Machine Design
Recommended: Read From Source to Success first!
Introduction
Hark (the language) compiles into bytecode that runs on a virtual machine designed for concurrency and portability.
Concurrency: When you do y = async f(x)
, f(x)
is started in a new thread
(Lambda instance, on AWS). And then when you do await y
, the current thread
halts, and automatically continues when y
is finished being computed.
Portability: Two implementations of this VM exist so far—local and AWS Lambda, but there’s no reason Hark couldn’t run on top of (for example) Kubernetes (See Issue #8).
Abstractions
At its core, the VM has two abstractions:
-
Storage: what does it mean to store/retrieve a value? For example, this is done with DynamoDB in AWS.
-
Invocation: what does it mean to “invoke” a function? In AWS, this is currently done with Lambda.

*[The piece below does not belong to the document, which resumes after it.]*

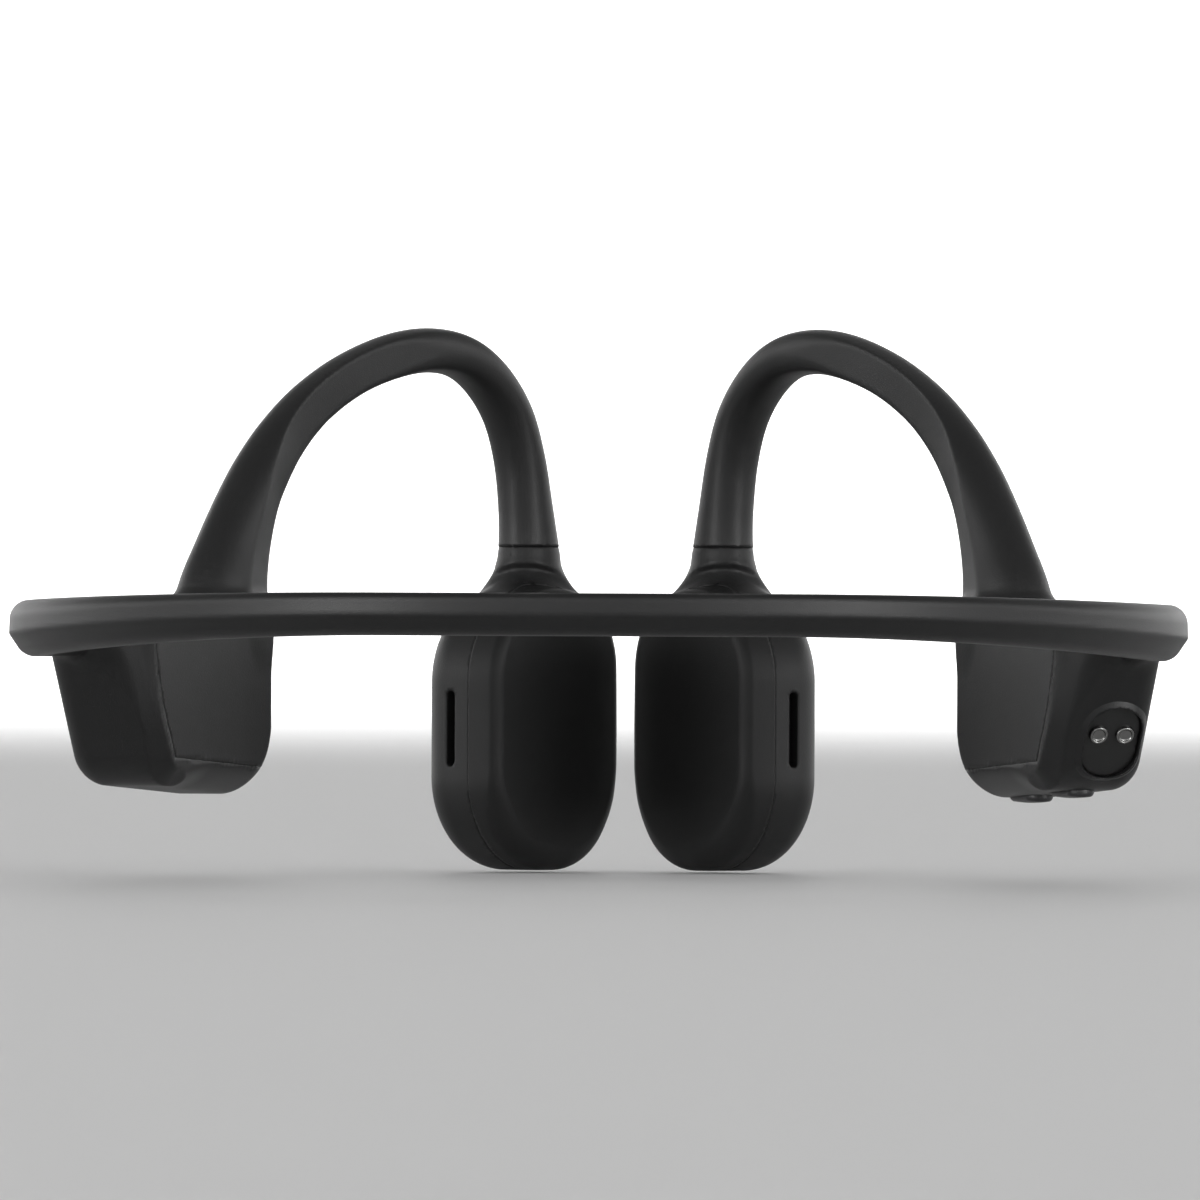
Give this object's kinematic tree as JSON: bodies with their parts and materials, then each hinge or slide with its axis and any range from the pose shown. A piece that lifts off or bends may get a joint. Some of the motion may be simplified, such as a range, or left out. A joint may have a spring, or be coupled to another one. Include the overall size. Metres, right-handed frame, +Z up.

These are both run-time abstractions, but which could be guided by compile-time source-code annotations. For example, if some functions have very high memory requirements, the VM can happily invoke them on an appropriate instance, while invoking other functions in a smaller instance.
Implement both of these, and you can run Hark.
Here’s the current implementation landscape.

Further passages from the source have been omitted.